- [AIM] Set down, exactly as they appear, the lines from the line holding "Continue the FreeCAD" through the line holding "CAD node is.", inclusive; output nothing outside that range.

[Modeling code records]
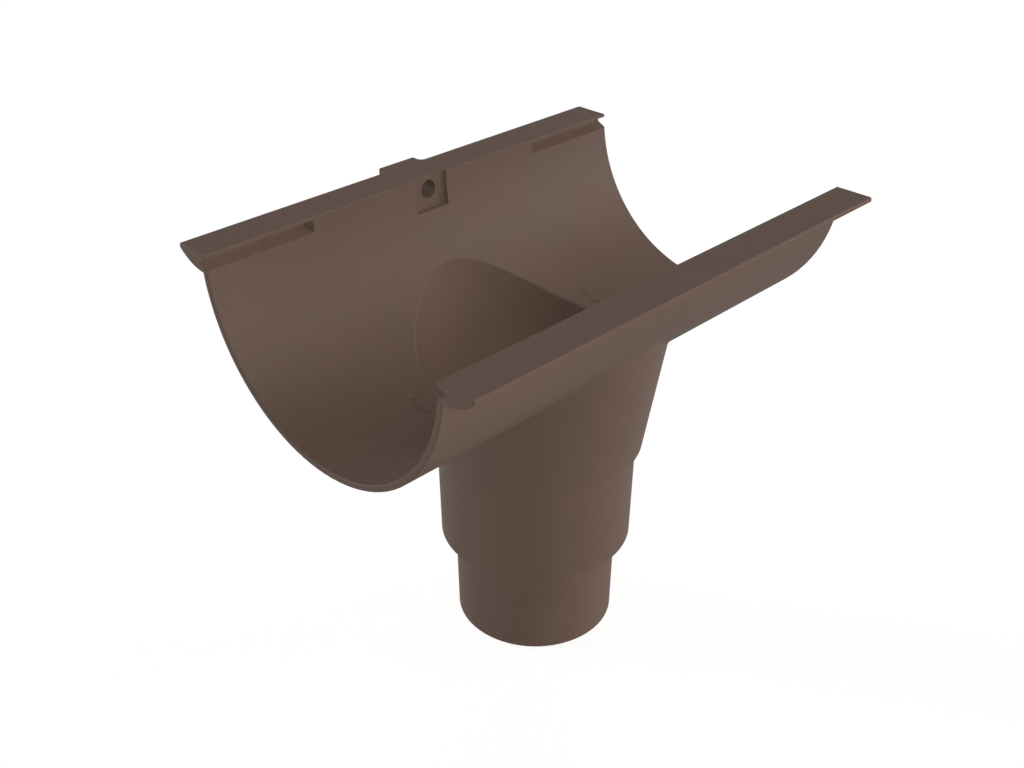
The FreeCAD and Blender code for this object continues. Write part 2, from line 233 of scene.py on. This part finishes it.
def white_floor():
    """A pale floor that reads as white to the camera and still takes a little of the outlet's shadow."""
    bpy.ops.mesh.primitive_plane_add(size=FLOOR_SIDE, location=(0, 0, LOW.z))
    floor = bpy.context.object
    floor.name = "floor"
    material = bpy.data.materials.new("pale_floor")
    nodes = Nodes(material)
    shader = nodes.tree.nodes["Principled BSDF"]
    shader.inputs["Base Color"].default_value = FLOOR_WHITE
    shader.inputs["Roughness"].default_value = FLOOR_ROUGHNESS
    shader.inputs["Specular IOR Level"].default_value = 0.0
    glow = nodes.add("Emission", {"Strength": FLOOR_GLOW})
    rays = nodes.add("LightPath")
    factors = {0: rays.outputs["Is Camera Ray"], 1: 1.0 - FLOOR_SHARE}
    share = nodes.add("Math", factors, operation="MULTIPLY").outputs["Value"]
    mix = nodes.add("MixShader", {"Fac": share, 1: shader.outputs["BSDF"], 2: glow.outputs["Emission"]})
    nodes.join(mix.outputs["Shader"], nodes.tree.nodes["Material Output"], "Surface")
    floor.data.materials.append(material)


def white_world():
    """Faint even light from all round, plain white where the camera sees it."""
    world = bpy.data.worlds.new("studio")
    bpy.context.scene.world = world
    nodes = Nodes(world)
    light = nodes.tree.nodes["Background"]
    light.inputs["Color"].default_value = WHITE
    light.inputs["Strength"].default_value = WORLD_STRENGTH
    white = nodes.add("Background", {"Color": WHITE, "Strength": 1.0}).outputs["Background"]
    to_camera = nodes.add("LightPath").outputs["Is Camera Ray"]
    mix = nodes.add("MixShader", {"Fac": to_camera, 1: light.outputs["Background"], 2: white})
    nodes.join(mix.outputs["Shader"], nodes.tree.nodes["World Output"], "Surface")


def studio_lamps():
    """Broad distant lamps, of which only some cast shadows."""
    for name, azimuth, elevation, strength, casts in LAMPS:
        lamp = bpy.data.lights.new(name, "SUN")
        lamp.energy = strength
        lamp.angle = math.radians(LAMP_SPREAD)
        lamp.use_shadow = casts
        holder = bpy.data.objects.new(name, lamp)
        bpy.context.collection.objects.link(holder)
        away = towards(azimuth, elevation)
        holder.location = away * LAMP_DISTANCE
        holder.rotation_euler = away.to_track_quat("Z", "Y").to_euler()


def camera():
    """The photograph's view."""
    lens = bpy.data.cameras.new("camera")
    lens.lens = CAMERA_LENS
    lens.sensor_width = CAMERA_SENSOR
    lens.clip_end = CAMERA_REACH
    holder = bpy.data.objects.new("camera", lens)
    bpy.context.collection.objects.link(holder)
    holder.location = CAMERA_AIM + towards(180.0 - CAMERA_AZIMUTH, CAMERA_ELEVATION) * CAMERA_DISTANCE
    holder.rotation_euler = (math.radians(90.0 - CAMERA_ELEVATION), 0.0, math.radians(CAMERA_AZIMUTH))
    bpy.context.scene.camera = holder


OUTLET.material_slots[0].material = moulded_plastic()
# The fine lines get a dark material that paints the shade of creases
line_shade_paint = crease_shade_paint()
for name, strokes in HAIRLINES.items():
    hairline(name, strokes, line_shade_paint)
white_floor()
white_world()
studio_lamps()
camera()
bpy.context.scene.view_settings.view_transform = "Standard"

==

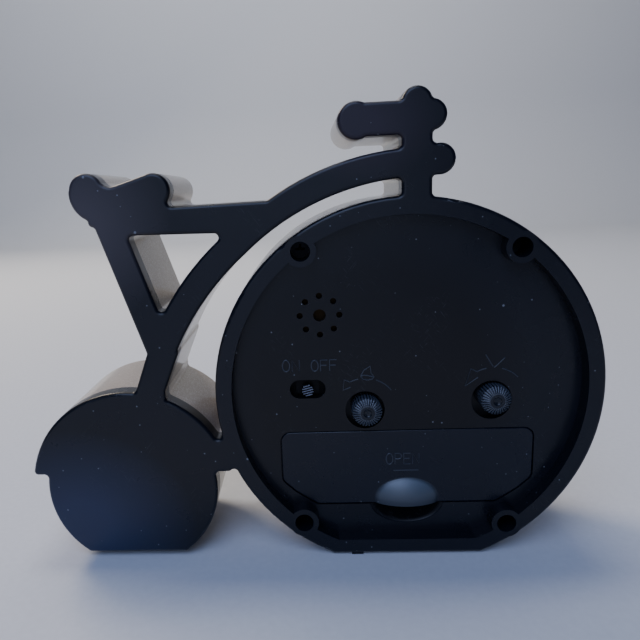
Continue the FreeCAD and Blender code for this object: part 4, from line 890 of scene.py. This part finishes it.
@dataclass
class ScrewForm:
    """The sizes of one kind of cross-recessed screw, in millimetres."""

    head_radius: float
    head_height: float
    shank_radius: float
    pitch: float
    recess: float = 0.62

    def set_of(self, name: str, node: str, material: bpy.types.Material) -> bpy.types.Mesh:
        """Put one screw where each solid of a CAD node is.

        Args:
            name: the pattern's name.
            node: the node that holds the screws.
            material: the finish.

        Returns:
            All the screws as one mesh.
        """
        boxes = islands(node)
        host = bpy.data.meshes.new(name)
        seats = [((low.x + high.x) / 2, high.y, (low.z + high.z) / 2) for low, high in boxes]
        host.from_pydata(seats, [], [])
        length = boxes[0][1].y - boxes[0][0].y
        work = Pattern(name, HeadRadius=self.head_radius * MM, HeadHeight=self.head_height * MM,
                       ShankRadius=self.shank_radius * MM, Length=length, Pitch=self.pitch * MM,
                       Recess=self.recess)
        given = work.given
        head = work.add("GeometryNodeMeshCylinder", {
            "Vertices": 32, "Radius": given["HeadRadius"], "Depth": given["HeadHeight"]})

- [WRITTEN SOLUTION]
Continue the FreeCAD and Blender code for this object: part 4, from line 890 of scene.py. This part finishes it.
@dataclass
class ScrewForm:
    """The sizes of one kind of cross-recessed screw, in millimetres."""

    head_radius: float
    head_height: float
    shank_radius: float
    pitch: float
    recess: float = 0.62

    def set_of(self, name: str, node: str, material: bpy.types.Material) -> bpy.types.Mesh:
        """Put one screw where each solid of a CAD node is.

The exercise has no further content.